What's Wrong with Regional Records?
While I was cycling through Twitter Monday morning, I found my timeline being carpet bombed with moment by moment updates from Sotheby’s regarding results in their Doha Contemporary sale. I had zero qualms about the practice in general. After all, what else are a major house’s social media accounts for than to flog the monetary successes thundering off their auction block?
But one wrinkle to some of the tweets did catch my eye. That wrinkle was Sotheby’s touting certain sales results as blue chip artists’ “Middle East records,” i.e. the highest prices achieved by gavel for said artists during an auction physically held within the region. A couple examples:
Now, I understand completely why Sotheby’s would publicize this idea. Fine art sales, as we know all too well, is an industry increasingly defined by superlatives: the highest prices, the top collectors, the most prestigious exhibitions, etc. Success is on some level a matter of optics. Go big or go extinct.

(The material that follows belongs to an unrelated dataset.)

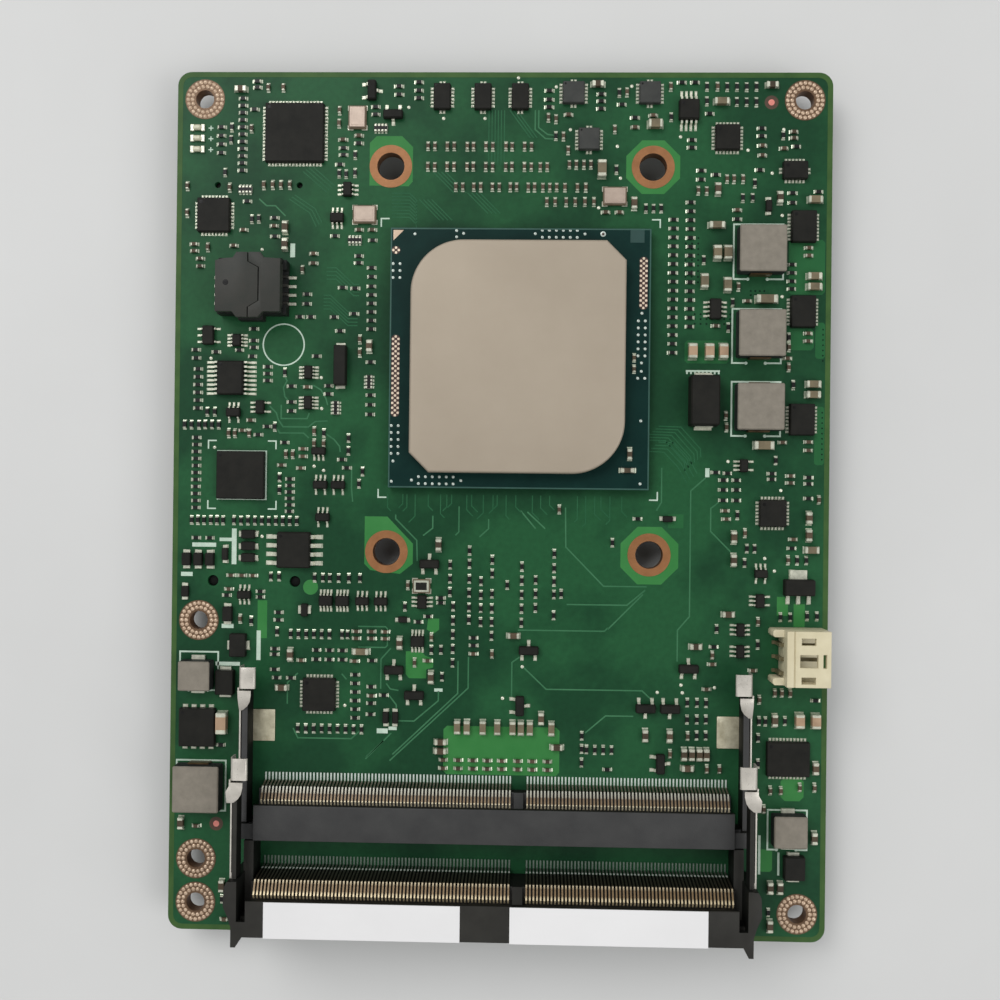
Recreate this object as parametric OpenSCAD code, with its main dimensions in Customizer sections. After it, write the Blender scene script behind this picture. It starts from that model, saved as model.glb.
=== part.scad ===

And this is particularly true in the auction sector–the only one in the market where explicitly broadcasting your sales figures is not only a virtue, but your core marketing tool for attracting future business. In that sense, Sotheby’s and its competitors have incentive to over-stuff their PR transmissions with as many new records as they possibly can, fat guy in a little coat style.
But from an objective standpoint, the concept of a “Middle East record” strikes me as at least silly, if not outright misleading. So much of what’s furiously pushing the art market to its vertigo-inducing heights is globalization. I just wrote about one example of the changes triggered by that phenomenon last week, and the same upshot applies here as well: Because sales activity is no longer limited by geographical borders, internationally adored blue chip brands benefit, and lesser known local or regional ones suffer.
In short, the art world is flattening. And it’s flattening precisely because the top tier entities are crushing everyone below.
That’s a wonderful development for a renowned auction house like Sotheby’s. Globalization means anyone, anywhere, with the resources to bid up their lots has multiple avenues to do so: via phone, via the house’s online BIDNow platform, via absentee bid form, via arranging for a proxy to physically represent her in the auction room itself.
But this newfound commercial flexibility is precisely what makes the idea of a “Middle East record”–or a Chinese record, a North American record, or anything short of a world record–increasingly hollow. It’s technically true…but it’s also just as much an invention. Especially when it comes to branded blue chip artists like Hirst or Kapoor whose works have been desired, offered, and acquired worldwide for years.
Physical location is nearing irrelevance at the top of the market. The new owner of a Sotheby’s Contemporary auction lot is equally likely to be in a different time zone, a different country, a different continent from the auctioneer and the piece when hammer and rostrum collide. Hell, with an absentee bid or a physical proxy, the winning collector could be living out the rest of her life on a one-way mission to Mars. She could literally be dead.
In a material sense then, the only party to whom a “Middle East record” matters is Sotheby’s. Their Doha office opened in 2008 but didn’t hold its first sale until 2009, meaning the house is still undoubtedly focused on legitimizing its presence in the region at this point in time. Building the narrative of “Middle East records” is an obvious way to help craft the perception of continued growth there.
Still, from a higher altitude, I can’t help but compare the “Middle East record” to the increasingly ludicrous, increasingly qualified statistical milestones flooding your average major sports telecasts today–records like “most NBA free throw attempts by a player drafted from a Division II college” or "longest homerun in an interleague MLB game by a switch hitter with a lifetime batting average under .250.“
Again, these are all facts if we strain hard enough. But do they matter? Or are we just filling space?
It’s a question worth asking not only because of this one particular example, but because of the trend lines. While trying (and unfortunately, failing) to find the number of international bidders registered for Sotheby’s spring 2014 New York Contemporary sale, I found this press release summarizing the auction’s results. It includes such milestones as "record for a neon by the artist at auction,” “record for a photo installation by the artist at auction,” and “record for a work on paper by the artist at auction.” I have no doubt we’ll soon see even finer grained qualifications to manufacture even more personal bests.
In short, the record rampage is only just beginning to flood the art world’s airwaves. But while we may not be able to escape it, I’d advise everyone to stay vigilant about how much of the content is signal and how much is just noise.